= Given task =
Copy out all of the data exactly as it appears.
----------
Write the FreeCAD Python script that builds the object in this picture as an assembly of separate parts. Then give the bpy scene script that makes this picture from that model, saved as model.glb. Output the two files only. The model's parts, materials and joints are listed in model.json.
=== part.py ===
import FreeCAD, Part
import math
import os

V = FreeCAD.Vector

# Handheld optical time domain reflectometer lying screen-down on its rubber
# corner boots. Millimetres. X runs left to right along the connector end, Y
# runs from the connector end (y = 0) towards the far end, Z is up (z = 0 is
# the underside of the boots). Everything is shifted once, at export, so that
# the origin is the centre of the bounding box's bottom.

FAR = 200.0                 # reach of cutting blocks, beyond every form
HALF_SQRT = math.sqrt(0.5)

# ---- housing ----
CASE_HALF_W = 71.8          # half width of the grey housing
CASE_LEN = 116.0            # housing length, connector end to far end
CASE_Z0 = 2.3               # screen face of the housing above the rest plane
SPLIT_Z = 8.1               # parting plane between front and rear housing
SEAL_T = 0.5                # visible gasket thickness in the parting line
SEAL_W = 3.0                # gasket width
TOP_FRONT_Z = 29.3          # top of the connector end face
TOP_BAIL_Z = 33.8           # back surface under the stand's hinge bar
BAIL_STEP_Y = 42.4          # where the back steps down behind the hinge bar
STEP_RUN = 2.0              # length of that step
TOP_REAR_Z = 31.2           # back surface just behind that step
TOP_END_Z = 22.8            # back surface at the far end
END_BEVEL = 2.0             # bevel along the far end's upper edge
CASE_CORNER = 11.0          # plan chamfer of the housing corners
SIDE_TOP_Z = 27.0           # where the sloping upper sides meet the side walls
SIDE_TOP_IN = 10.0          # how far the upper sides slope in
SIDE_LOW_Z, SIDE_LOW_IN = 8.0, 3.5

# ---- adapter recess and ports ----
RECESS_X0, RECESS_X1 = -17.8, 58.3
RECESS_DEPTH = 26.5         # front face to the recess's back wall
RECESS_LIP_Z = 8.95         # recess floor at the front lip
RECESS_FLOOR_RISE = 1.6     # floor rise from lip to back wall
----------
= Answer for the task =
Write the FreeCAD Python script that builds the object in this picture as an assembly of separate parts. Then give the bpy scene script that makes this picture from that model, saved as model.glb. Output the two files only. The model's parts, materials and joints are listed in model.json.
=== part.py ===
import FreeCAD, Part
import math
import os

V = FreeCAD.Vector

# Handheld optical time domain reflectometer lying screen-down on its rubber
# corner boots. Millimetres. X runs left to right along the connector end, Y
# runs from the connector end (y = 0) towards the far end, Z is up (z = 0 is
# the underside of the boots). Everything is shifted once, at export, so that
# the origin is the centre of the bounding box's bottom.

FAR = 200.0                 # reach of cutting blocks, beyond every form
HALF_SQRT = math.sqrt(0.5)

# ---- housing ----
CASE_HALF_W = 71.8          # half width of the grey housing
CASE_LEN = 116.0            # housing length, connector end to far end
CASE_Z0 = 2.3               # screen face of the housing above the rest plane
SPLIT_Z = 8.1               # parting plane between front and rear housing
SEAL_T = 0.5                # visible gasket thickness in the parting line
SEAL_W = 3.0                # gasket width
TOP_FRONT_Z = 29.3          # top of the connector end face
TOP_BAIL_Z = 33.8           # back surface under the stand's hinge bar
BAIL_STEP_Y = 42.4          # where the back steps down behind the hinge bar
STEP_RUN = 2.0              # length of that step
TOP_REAR_Z = 31.2           # back surface just behind that step
TOP_END_Z = 22.8            # back surface at the far end
END_BEVEL = 2.0             # bevel along the far end's upper edge
CASE_CORNER = 11.0          # plan chamfer of the housing corners
SIDE_TOP_Z = 27.0           # where the sloping upper sides meet the side walls
SIDE_TOP_IN = 10.0          # how far the upper sides slope in
SIDE_LOW_Z, SIDE_LOW_IN = 8.0, 3.5

# ---- adapter recess and ports ----
RECESS_X0, RECESS_X1 = -17.8, 58.3
RECESS_DEPTH = 26.5         # front face to the recess's back wall
RECESS_LIP_Z = 8.95         # recess floor at the front lip
RECESS_FLOOR_RISE = 1.6     # floor rise from lip to back wall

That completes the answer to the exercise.